EXERCISE: Reproduce, word for word, every line from the first one down to the line containing "return made", and nothing else.
-.-.-
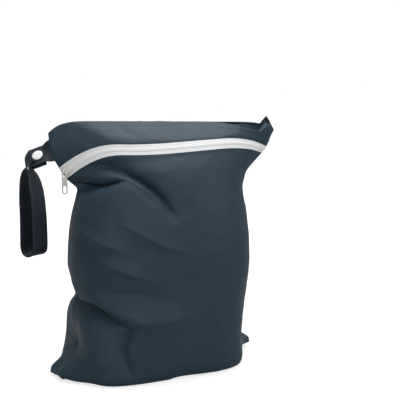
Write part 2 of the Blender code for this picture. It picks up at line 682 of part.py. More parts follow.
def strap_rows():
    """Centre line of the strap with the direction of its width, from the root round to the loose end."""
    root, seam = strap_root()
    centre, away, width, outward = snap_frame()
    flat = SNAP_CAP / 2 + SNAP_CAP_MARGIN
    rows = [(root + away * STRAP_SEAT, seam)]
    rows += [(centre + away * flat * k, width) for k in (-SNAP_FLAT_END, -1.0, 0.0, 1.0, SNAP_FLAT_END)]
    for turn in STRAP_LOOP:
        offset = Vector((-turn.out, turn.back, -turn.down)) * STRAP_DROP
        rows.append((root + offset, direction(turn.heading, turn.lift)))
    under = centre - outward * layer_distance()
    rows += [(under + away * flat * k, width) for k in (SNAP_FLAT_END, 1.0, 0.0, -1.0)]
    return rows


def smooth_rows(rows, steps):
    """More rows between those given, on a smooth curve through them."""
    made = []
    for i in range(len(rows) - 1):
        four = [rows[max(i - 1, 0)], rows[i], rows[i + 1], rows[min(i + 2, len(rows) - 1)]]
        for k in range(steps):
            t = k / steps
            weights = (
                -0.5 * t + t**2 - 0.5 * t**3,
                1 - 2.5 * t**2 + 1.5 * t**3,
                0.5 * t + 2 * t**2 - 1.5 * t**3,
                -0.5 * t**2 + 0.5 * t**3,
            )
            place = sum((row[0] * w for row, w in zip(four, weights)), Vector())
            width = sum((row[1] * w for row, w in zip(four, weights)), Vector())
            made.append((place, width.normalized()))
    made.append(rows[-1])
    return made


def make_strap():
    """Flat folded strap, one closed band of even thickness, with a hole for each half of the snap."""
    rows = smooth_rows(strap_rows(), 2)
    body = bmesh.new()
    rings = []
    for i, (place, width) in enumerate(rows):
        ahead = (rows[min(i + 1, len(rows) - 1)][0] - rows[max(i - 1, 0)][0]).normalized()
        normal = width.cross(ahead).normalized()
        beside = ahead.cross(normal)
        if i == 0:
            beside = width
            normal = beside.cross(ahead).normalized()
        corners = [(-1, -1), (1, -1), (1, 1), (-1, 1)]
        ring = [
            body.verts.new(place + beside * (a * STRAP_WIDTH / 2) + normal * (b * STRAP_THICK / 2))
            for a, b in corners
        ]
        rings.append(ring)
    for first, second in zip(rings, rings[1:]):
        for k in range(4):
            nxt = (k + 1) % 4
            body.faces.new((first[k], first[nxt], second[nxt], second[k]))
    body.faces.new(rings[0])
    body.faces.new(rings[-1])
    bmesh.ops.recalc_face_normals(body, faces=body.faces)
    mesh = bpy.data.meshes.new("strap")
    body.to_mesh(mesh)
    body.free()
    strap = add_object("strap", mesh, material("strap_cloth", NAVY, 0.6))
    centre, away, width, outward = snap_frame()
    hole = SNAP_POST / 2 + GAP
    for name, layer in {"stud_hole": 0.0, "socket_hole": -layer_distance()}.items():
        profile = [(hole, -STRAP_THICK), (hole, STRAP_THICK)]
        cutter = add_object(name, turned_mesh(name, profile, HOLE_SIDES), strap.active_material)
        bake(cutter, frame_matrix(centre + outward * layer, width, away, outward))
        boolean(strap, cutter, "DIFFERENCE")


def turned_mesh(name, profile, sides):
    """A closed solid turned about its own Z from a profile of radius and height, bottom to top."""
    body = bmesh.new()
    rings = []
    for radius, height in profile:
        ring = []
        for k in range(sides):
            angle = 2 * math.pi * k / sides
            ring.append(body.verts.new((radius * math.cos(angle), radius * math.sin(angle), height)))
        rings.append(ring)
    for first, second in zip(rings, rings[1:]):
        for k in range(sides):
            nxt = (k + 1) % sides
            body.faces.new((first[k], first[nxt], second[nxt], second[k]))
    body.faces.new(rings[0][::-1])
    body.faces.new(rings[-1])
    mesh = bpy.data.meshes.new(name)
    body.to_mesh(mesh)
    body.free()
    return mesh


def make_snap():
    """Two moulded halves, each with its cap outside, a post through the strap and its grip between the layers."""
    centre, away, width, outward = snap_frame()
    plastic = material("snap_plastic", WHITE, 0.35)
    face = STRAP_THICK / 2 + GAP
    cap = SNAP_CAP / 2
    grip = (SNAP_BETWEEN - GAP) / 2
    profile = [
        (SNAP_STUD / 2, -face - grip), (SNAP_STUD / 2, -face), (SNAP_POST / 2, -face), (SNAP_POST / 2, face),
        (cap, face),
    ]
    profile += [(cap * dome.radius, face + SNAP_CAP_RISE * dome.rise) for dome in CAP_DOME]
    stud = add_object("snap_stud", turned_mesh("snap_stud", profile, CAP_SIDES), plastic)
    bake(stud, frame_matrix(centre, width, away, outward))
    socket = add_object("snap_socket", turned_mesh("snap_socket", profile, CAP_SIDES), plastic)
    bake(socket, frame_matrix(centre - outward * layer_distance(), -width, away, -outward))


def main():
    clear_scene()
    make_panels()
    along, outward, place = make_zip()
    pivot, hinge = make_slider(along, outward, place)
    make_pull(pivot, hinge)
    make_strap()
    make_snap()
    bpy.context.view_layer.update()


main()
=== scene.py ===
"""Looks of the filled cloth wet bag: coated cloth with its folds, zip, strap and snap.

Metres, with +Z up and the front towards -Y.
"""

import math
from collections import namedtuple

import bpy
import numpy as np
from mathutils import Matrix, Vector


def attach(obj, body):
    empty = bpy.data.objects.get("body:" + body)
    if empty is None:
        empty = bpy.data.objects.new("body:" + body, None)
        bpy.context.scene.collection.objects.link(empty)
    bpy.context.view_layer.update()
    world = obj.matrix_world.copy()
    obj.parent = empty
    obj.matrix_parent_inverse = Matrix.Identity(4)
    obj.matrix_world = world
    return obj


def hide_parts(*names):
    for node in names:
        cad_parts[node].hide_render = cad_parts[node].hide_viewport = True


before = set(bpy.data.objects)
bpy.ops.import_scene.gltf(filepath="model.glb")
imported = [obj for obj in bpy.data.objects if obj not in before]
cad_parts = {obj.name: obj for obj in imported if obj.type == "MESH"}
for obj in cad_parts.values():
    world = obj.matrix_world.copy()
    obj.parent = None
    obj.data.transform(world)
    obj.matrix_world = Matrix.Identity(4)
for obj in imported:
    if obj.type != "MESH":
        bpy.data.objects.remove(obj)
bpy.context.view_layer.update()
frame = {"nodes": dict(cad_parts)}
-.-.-
RESULT OF THE EXERCISE:
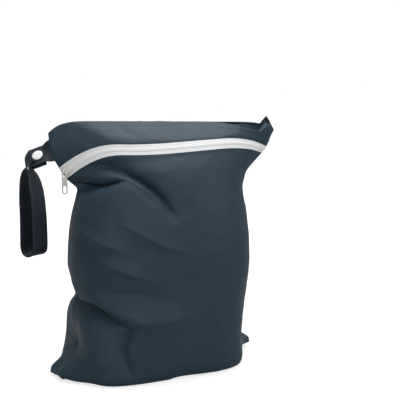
Write part 2 of the Blender code for this picture. It picks up at line 682 of part.py. More parts follow.
def strap_rows():
    """Centre line of the strap with the direction of its width, from the root round to the loose end."""
    root, seam = strap_root()
    centre, away, width, outward = snap_frame()
    flat = SNAP_CAP / 2 + SNAP_CAP_MARGIN
    rows = [(root + away * STRAP_SEAT, seam)]
    rows += [(centre + away * flat * k, width) for k in (-SNAP_FLAT_END, -1.0, 0.0, 1.0, SNAP_FLAT_END)]
    for turn in STRAP_LOOP:
        offset = Vector((-turn.out, turn.back, -turn.down)) * STRAP_DROP
        rows.append((root + offset, direction(turn.heading, turn.lift)))
    under = centre - outward * layer_distance()
    rows += [(under + away * flat * k, width) for k in (SNAP_FLAT_END, 1.0, 0.0, -1.0)]
    return rows


def smooth_rows(rows, steps):
    """More rows between those given, on a smooth curve through them."""
    made = []
    for i in range(len(rows) - 1):
        four = [rows[max(i - 1, 0)], rows[i], rows[i + 1], rows[min(i + 2, len(rows) - 1)]]
        for k in range(steps):
            t = k / steps
            weights = (
                -0.5 * t + t**2 - 0.5 * t**3,
                1 - 2.5 * t**2 + 1.5 * t**3,
                0.5 * t + 2 * t**2 - 1.5 * t**3,
                -0.5 * t**2 + 0.5 * t**3,
            )
            place = sum((row[0] * w for row, w in zip(four, weights)), Vector())
            width = sum((row[1] * w for row, w in zip(four, weights)), Vector())
            made.append((place, width.normalized()))
    made.append(rows[-1])
    return made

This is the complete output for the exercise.